Though most conservative and libertarian types are strongly against a living wage and are often against any minimum wage at all, as a conservative myself, I see such views as overly simplistic and idealistic. America today is far from an absolute free market system—the government provides services such as education, health care, housing assistance, and food stamps. Though this may seem like a trivial statement, it often seems to be ignored by the Limbaugh/Hannity/Bush “Right” when the issue is immigration or “cheap” labor in general.

Workers who are paid low wages and few or no benefits generally pay very little in taxes and often use taxpayer-funded services heavily. Businesses (and individuals, such as in the case of nannies) can also draw low-wage workers from other countries who require such services and pay very little in taxes.
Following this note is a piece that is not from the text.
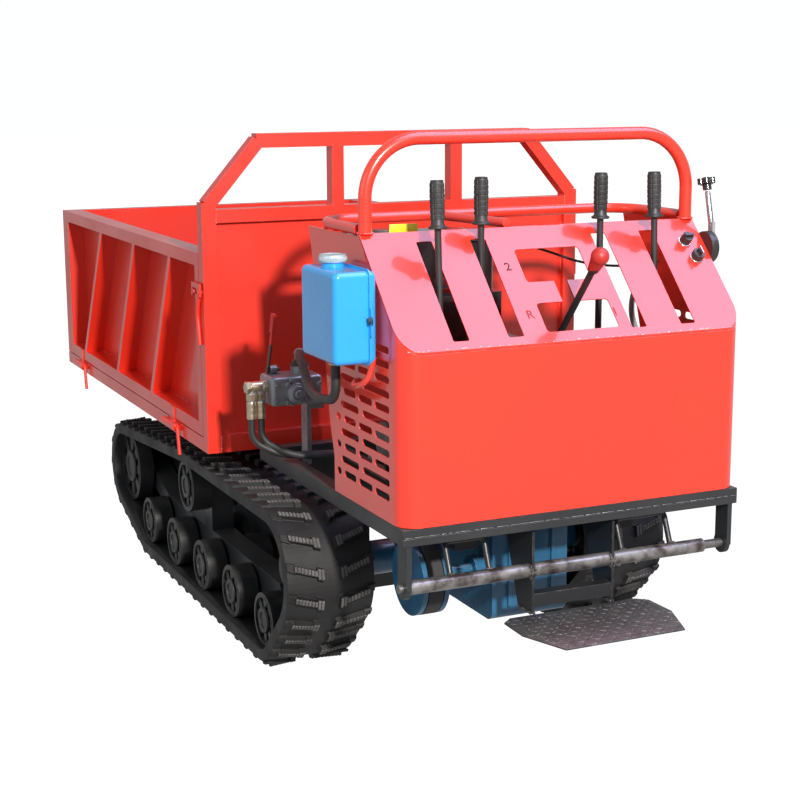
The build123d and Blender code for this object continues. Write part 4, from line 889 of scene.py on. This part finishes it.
for corner in range(4):
    around = math.tau * (corner + 0.5) / 4
    spot = nose + Vector((0.033 * math.cos(around), 0.014, 0.033 * math.sin(around)))
    parts.append(hexagonal("lug_bolt", [(0, 0), (0.0072, 0), (0.0072, 0.009), (0.0060, 0.011), (0, 0.011)],
                           spot, spot + forward))
fitted(joined("pump_cover_and_bolts", parts), cast_alloy, "chassis")
banjo = Vector((-0.505, pump.y - 0.010, pump.z + 0.008))
banjo_axis = banjo, banjo - Vector((1, 0, 0))
parts = [hexagonal("banjo_nut", [(0, 0), (0.0165, 0), (0.0175, 0.002), (0.0175, 0.012), (0.0165, 0.014),
                                 (0, 0.014)], *banjo_axis),
         hexagonal("banjo_end", [(0, 0.044), (0.0158, 0.044), (0.0168, 0.046), (0.0168, 0.056),
                                 (0.0150, 0.0585), (0, 0.0585)], *banjo_axis),
         turned("banjo_body", [(0, 0.013), (0.0146, 0.013), (0.0146, 0.045), (0, 0.045)], *banjo_axis)]
for x in (-0.548, -0.522):
    spot = Vector((x, pump.y - 0.010, pump.z - 0.008))
    down = spot - Vector((0, 0, 1))
    parts.append(hexagonal("swivel_nut", [(0, 0), (0.0128, 0), (0.0135, 0.0015), (0.0135, 0.016),
                                          (0.0126, 0.018), (0, 0.018)], spot, down))
    parts.append(turned("ferrule", [(0, 0.020), (0.0108, 0.020), (0.0122, 0.023), (0.0122, 0.034),
                                    (0.0117, 0.036), (0.0122, 0.038), (0.0122, 0.050), (0.0117, 0.052),
                                    (0.0122, 0.054), (0.0122, 0.0655), (0.0105, 0.0672), (0, 0.0672)],
                        spot, down))
fitted(joined("hose_fittings", parts), zinc, "chassis")
elbow = Vector((-0.410, pump.y, pump.z + 0.030))
flange = turned("inlet_flange", [(0, 0.024), (0.0275, 0.024), (0.0275, 0.028), (0.020, 0.030), (0.020, 0.038),
                                 (0.0165, 0.040), (0, 0.040)], elbow, elbow + Vector((0, 0, 1)))
fitted(flange, lever_black, "chassis")

# ---- Folding step ----------------------------------------------------------------------------
# A bare steel tube turns on the shaft between the hangers. It carries two black gusset arms, two
# bent stop loops and the worn chequer-plate foot platform, all welded.

step_y, step_z = front + 0.035, 0.388
ARM_X = 0.108
TREAD_PITCH = 0.0205
tube_steel = new_finish("step_frame_paint", (0.020, 0.021, 0.023), (0.015, 0.01575, 0.01725), (0.3, 0.3, 0.3),
                        0.36)
tree = tube_steel.node_tree
shader = tree.nodes["Principled BSDF"]
place, split = tree.nodes.new("ShaderNodeTexCoord"), tree.nodes.new("ShaderNodeSeparateXYZ")
tree.links.new(place.outputs["Object"], split.inputs["Vector"])
from_axis = tree.nodes.new("ShaderNodeVectorMath")
from_axis.operation = "DISTANCE"
flat = tree.nodes.new("ShaderNodeCombineXYZ")
tree.links.new(split.outputs["Y"], flat.inputs["Y"])
tree.links.new(split.outputs["Z"], flat.inputs["Z"])
tree.links.new(flat.outputs["Vector"], from_axis.inputs[0])
from_axis.inputs[1].default_value = (0, step_y, step_z)
on_tube = ranged(tree, from_axis.outputs["Value"], 0.0176, 0.0172, 0, 1)
rust = tree.nodes.new("ShaderNodeTexNoise")
rust.inputs["Scale"].default_value = 26.0
rust.inputs["Detail"].default_value = 8.0
tree.links.new(place.outputs["Object"], rust.inputs["Vector"])
bare = mixed(tree, ranged(tree, rust.outputs["Fac"], 0.40, 0.62, 0, 1), (0.30, 0.285, 0.28),
             (0.07, 0.055, 0.048))
painted = shader.inputs["Base Color"].links[0].from_socket
tree.links.new(mixed(tree, on_tube, painted, bare), shader.inputs["Base Color"])
tree.links.new(ranged(tree, on_tube, 0, 1, 0, 0.7), shader.inputs["Metallic"])
cover_nodes(tube_steel, "step_frame")

plate_low, plate_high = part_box("step_plate")
half_plan = [(0.156, -0.218), (0.200, -0.097), (0.197, -0.005), (0.170, 0.018)]
plan = [(x, front + y) for x, y in half_plan] + [(-x, front + y) for x, y in reversed(half_plan)]
sheet = prism("sheet", plan, plate_high.z - plate_low.z - 0.001)
sheet.data.transform(Matrix.Translation((0, 0, plate_low.z)))
chamfered(sheet, 0.0012)


def plan_half_width(y):
    """Half the platform's width at a place front to back."""
    for (x0, y0), (x1, y1) in zip(half_plan, half_plan[1:]):
        if y0 <= y - front <= y1:
            return x0 + (x1 - x0) * (y - front - y0) / (y1 - y0)
    return 0.0


bar = prism("tread_bar", [(-0.0095, 0), (-0.004, -0.0022), (0.004, -0.0022), (0.0095, 0), (0.004, 0.0022),
                          (-0.004, 0.0022)], 0.0014, 0.7)
places = []
for row in range(11):
    y = front - 0.208 + TREAD_PITCH * row
    for column in range(-10, 11):
        x = column * TREAD_PITCH
        if abs(x) < plan_half_width(y) - 0.010 and plan_half_width(y + 0.008) and plan_half_width(y - 0.008):
            slant = math.radians(45 if (row + column) % 2 else -45)
            places.append(Matrix.Translation((x, y, plate_high.z - 0.0012)) @ Matrix.Rotation(slant, 4, "Z"))
tread = copied("tread_bars", bar, places)
tread_steel = new_finish("tread_steel", (0.085, 0.082, 0.088), (0.028, 0.027, 0.029), (0.50, 0.48, 0.46), 0.42,
                         metal=0.55, patch=17, grain=420, dent=0.0005, wear=0.9, edge=0.0015, dust=0.35)
platform = fitted(joined("step_platform", [sheet, tread]), tread_steel, "step")
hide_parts("step_plate")
tabs = [plate("tab", (side * ARM_X - 0.0025, front - 0.012, plate_high.z - 0.0006),
              (side * ARM_X + 0.0025, front + 0.016, plate_high.z + 0.0004), 0.0003) for side in (-1, 1)]
fitted(joined("step_arm_tabs", tabs), steel_bright, "step")
step_seams = []
for side in (-1, 1):
    for face in (-0.0042, 0.0042):
        x = side * ARM_X + face
        step_seams += [((x, front + 0.020, plate_high.z + 0.001), (x, front + 0.050, plate_high.z + 0.001)),
                       ((x, front + 0.060, plate_high.z + 0.001), (x, front + 0.082, plate_high.z + 0.001)),
                       ((x, step_y - 0.018, step_z - 0.006), (x, step_y - 0.012, step_z - 0.016)),
                       ((x, step_y - 0.018, step_z + 0.004), (x, step_y - 0.012, step_z + 0.014))]
for x in (-0.311, -0.210, 0.148, 0.286):
    y, z = step_y + 0.004, step_z + 0.017
    step_seams.append(((x - 0.007, y, z), (x + 0.007, y, z)))
weld_grey = new_finish("weld_grey", (0.10, 0.095, 0.09), (0.04, 0.038, 0.036), (0.4, 0.38, 0.36), 0.5,
                       metal=0.6, patch=60)
fitted(weld_seams("step_welds", step_seams, 0.0034), weld_grey, "step")

# ---- Tipping bed -----------------------------------------------------------------------------
# A welded steel bed with a fixed headboard and guard, two drop sides and a drop gate, on pipe
# hinges with bent pins, all sprayed red. Stitch welds hold the ribs and the frame tubes.

bed_paint = new_finish("bed_paint", (0.80, 0.032, 0.013), (0.70, 0.024, 0.010), (0.9, 0.30, 0.26), 0.36,
                       coat=0.5, grain=600, dent=0.00006, patch=3, wear=0.5, edge=0.0013)
cover_nodes(bed_paint, "bed_floor", "headboard", "front_gate", "left_side_panel", "right_side_panel",
            "hinge_pins", "left_latch", "right_latch")
for side, sign in (("left", -1), ("right", 1)):
    low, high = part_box(f"{side}_side_panel")
    sheet_x = sign * (0.575 - 0.056)
    seams = []
    for start, end in ((1.055, 1.20), (1.35, 1.50), (1.65, 1.80), (1.95, 2.10), (2.25, 2.40)):
        for z in (low.z + 0.064, high.z - 0.037):
            seams.append(((sheet_x, front + start, z), (sheet_x, front + end, z)))
    fitted(weld_seams(f"{side}_panel_welds", seams, 0.0026), bed_paint, f"{side}_side_panel")
board_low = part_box("headboard")[0]
seams = []
for side in (-1, 1):
    for z in (1.172, 1.334):
        for x in (side * 0.164, side * 0.199):
            seams.append(((x, board_low.y - 0.0002, z), (x, board_low.y + 0.040, z)))
    for z0, z1 in ((1.136, 1.172), (0.509, 0.553)):
        seams.append(((side * 0.535, board_low.y - 0.0002, z0), (side * 0.535, board_low.y - 0.0002, z1)))
    seams += [((side * 0.534, board_low.y + 0.0165, 0.62 + 0.11 * step),
               (side * 0.534, board_low.y + 0.0165, 0.66 + 0.11 * step)) for step in range(5)]
fitted(weld_seams("headboard_welds", seams, 0.0028), bed_paint, "bed")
The lowered wages due to an increased unskilled labor pool also mean that native-born unskilled workers pay less in taxes and are likely to use more in public benefits.

Employers should be required to pay the full cost of hiring unskilled workers, especially because so many employers are so enthusiastic about bringing new “cheap” (subsidized) labor to the U.S. It is harmful and unfair for employers to be able to pay $7 an hour for a worker (for a 50 hour workweek, 50 weeks a year, this works out to a paltry $17,500 a year), while the taxpayers are stuck paying $7,000 or more per year, per kid to educate the employee’s children, and thousands or even tens of thousands more for health care and other benefits. At the least, the minimum wage should be increased, and employers should be required to pay for catastrophic health care benefits (obviously low-wage employees are unable to afford such care on their own—taxpayers end up paying for it). I might even support a low wage tax that would increase with decreasing wages. Such a tax would make up for the taxes low-wage workers do not pay and for the benefits they use.

Some libertarians and those who lean libertarian believe that “any willing employer should be able to hire any willing employee.” The problem with that statement is that there is a third party—the unwilling taxpayer who often must pay for services and benefits for immigrant workers. To me there is nothing "libertarian" (much less sensible) about forcing taxpayers to subsidize employers' cheap labor.